-- start Information provided --
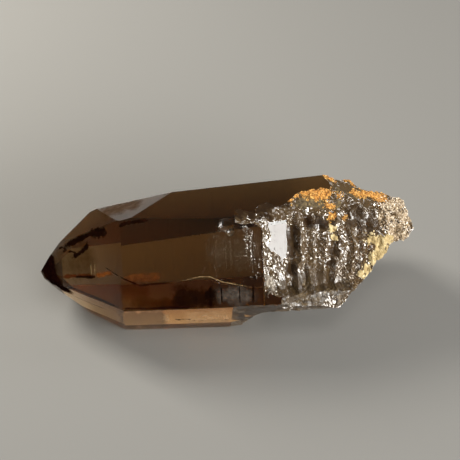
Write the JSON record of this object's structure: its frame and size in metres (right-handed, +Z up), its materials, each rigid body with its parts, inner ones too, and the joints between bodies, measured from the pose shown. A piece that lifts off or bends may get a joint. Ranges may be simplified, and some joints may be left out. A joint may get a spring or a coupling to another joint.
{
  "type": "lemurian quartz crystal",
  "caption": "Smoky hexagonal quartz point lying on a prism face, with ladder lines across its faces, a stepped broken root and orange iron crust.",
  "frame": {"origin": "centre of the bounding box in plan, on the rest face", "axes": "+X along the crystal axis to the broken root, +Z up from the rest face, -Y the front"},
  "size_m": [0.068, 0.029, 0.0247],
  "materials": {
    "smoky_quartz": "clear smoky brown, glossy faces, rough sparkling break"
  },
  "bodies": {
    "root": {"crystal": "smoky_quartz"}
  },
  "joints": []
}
-- end Information provided --
Nothing should be left out: repeat all of the data exactly.

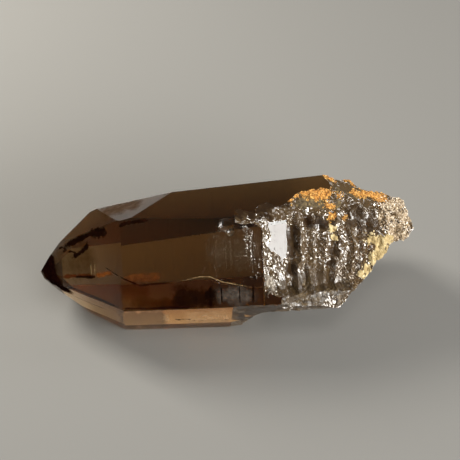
Write the JSON record of this object's structure: its frame and size in metres (right-handed, +Z up), its materials, each rigid body with its parts, inner ones too, and the joints between bodies, measured from the pose shown. A piece that lifts off or bends may get a joint. Ranges may be simplified, and some joints may be left out. A joint may get a spring or a coupling to another joint.
{
  "type": "lemurian quartz crystal",
  "caption": "Smoky hexagonal quartz point lying on a prism face, with ladder lines across its faces, a stepped broken root and orange iron crust.",
  "frame": {"origin": "centre of the bounding box in plan, on the rest face", "axes": "+X along the crystal axis to the broken root, +Z up from the rest face, -Y the front"},
  "size_m": [0.068, 0.029, 0.0247],
  "materials": {
    "smoky_quartz": "clear smoky brown, glossy faces, rough sparkling break"
  },
  "bodies": {
    "root": {"crystal": "smoky_quartz"}
  },
  "joints": []
}